On Sunday, BBC2 aired the Top Gear Botswana special for the 15th time. Unwittingly, I found myself watching it again. If you haven't seen it (which would involve you not owning a television) it's the one where James May does not get eaten by lions, despite Richard Hammond and Jeremy Clarkson, secreting raw meat inside his Mercedes as they drive across the southern African nation. Hammond also does not drown in the Okavango when his Opel Kadett sinks. And Clarkson crashes his Lancia, but not fatally. According to the BBC website, this single episode of Top Gear has been repeated, on average, once every 2.2 months since its original broadcast in November 2007 (and that's not even counting the myriad times it's been re-run on Dave and Dave Ja Vu). Statistically speaking, you are almost as likely to find the Top Gear Botswana special when you turn on the television as you are the news. For my licence fee, I'd expect something a little more original during prime-time.

* The Labour leadership candidate Andy Burnham appears to have had his campaign website, andy4leader.com, designed along the lines of a Gary Numan LP cover, guy-liner included. "The intention is to reflect traditional political posters but with a modern edge," Burnham's communications director, Stuart Bruce, tells me. "One message of the campaign is that the Labour Party has a history to be proud of, but we've got to operate differently in the 21st century." But doesn't this design hark back to the early 1980s? Not many great electoral memories for Labour supporters there. "Actually, it's more an echo of the posters of the 1920s: the Soviet-type ones." The Soviets? Seems a little extreme. Still, at least they knew how to hold on to power once they had it.

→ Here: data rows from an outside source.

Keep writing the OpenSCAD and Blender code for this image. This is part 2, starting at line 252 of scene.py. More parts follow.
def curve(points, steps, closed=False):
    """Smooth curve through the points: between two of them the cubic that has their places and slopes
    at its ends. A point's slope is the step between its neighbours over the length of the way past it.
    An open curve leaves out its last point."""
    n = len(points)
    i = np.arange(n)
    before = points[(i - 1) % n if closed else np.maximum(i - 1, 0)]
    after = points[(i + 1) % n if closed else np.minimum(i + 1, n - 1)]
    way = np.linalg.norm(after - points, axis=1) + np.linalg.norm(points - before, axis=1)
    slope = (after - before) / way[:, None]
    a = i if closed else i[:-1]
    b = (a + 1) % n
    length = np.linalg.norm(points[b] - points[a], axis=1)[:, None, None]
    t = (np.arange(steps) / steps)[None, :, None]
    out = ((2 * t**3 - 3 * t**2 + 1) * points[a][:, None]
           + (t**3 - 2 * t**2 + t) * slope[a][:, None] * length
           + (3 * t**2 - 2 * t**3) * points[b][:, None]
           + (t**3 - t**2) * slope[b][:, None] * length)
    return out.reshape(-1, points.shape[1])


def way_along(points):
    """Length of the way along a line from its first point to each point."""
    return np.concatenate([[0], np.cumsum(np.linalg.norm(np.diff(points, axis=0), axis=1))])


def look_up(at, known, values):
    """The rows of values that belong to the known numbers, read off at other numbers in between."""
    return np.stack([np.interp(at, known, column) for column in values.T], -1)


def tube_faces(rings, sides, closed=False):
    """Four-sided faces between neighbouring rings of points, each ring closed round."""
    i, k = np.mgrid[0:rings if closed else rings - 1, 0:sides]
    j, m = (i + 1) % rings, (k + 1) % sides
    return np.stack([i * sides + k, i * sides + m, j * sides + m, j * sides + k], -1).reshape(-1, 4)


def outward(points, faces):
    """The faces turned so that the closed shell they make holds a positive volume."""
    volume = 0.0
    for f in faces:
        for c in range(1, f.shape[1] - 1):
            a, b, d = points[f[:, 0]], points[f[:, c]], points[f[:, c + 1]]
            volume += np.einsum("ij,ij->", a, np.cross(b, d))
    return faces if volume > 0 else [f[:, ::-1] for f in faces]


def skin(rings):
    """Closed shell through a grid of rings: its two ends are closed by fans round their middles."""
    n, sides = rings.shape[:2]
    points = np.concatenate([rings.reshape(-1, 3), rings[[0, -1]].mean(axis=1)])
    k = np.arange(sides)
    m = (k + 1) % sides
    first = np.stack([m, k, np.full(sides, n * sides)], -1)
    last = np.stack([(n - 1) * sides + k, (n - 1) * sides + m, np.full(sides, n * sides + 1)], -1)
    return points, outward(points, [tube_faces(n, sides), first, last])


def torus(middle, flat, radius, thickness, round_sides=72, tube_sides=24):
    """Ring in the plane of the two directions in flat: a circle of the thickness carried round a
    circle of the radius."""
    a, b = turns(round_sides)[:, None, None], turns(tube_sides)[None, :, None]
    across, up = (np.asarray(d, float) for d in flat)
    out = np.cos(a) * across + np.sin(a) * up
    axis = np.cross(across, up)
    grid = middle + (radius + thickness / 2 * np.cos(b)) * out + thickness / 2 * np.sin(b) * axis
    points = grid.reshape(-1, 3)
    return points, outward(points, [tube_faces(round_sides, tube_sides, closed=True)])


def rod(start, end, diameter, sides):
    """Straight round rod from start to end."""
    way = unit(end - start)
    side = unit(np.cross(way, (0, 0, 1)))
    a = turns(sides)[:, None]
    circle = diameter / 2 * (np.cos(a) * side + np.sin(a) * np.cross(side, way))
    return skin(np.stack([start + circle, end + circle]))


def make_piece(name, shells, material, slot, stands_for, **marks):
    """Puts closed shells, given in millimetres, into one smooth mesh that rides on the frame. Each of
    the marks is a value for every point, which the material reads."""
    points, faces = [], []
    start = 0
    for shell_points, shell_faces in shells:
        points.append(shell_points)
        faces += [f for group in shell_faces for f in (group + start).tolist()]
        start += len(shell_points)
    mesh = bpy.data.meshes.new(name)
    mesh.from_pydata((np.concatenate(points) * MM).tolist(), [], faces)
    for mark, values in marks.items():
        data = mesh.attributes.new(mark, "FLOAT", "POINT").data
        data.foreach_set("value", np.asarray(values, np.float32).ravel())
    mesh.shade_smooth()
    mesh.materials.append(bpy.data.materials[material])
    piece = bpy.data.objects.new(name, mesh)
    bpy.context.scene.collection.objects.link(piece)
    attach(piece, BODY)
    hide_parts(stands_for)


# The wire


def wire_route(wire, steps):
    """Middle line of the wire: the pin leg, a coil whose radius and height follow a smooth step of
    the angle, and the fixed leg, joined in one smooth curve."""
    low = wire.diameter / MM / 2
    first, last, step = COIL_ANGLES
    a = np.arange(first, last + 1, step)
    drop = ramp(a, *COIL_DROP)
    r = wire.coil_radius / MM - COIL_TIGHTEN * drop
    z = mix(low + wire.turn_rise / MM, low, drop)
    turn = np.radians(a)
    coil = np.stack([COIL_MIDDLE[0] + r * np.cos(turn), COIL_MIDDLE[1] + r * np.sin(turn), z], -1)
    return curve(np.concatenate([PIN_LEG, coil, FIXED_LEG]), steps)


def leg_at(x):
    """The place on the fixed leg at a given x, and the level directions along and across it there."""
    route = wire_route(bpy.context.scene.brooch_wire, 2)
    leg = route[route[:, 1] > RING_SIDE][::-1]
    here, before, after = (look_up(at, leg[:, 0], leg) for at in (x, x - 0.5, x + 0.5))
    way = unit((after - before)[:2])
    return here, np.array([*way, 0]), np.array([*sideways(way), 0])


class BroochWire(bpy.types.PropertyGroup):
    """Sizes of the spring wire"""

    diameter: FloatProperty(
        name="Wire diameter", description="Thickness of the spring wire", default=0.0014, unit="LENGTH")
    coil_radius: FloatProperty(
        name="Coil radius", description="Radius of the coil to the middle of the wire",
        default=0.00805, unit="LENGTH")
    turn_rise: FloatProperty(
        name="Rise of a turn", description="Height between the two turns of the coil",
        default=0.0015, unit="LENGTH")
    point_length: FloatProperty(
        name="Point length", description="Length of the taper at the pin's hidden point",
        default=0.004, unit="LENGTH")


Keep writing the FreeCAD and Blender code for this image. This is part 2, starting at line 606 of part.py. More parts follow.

* It seems that Jeremy Hunt, the new Secretary of State for Culture, Olympics, Media and Sport, has yet to master certain aspects of his brief, including the internet. In a column for The Mail On Sunday, Piers Morgan reveals that Hunt had no idea what Britain's Got Talent was when the pair met, despite it being top of the TV ratings. And during the televised election debates, Hunt shamefully mistook an "@" for a hash tag while tweeting derogatory thoughts about Nick Clegg. Post-election, the Conservative edited his Twitter feed, thus wiping (or so he thought) the unfortunate references to his party's coalition partner from the public record. Unfortunately, bloggers have accessed Hunt's past tweets and published them. The minister did manage to announce, without mishap, the birth of his son to his 3,000-plus followers on Friday. Nevertheless, it is best to learn web etiquette thoroughly if you're to be the one regulating the web.

* Lembit Opik makes his post-parliamentary stand-up comedy debut at London's Backstage Comedy Club tomorrow. The 70-strong crowd will include his former Commons colleague Stephen Pound MP. Asked if he was on the guest list, Pound responded, "There's no way I'd blag my way into that; the poor lad needs all the support he can get. I'm paying £7 for it." Pound and Opik once appeared on the same bill at the Comedy Store. Characterising Opik's style, Pound said: "He's wry and dry and whismical and witty and occasionally utterly incoherent." Does he have groupies? "He's the most unlikely babe-magnet in the Western world. I've never understood the appeal but he works his magic somehow – though demonstrably not with the electorate of Montgomeryshire."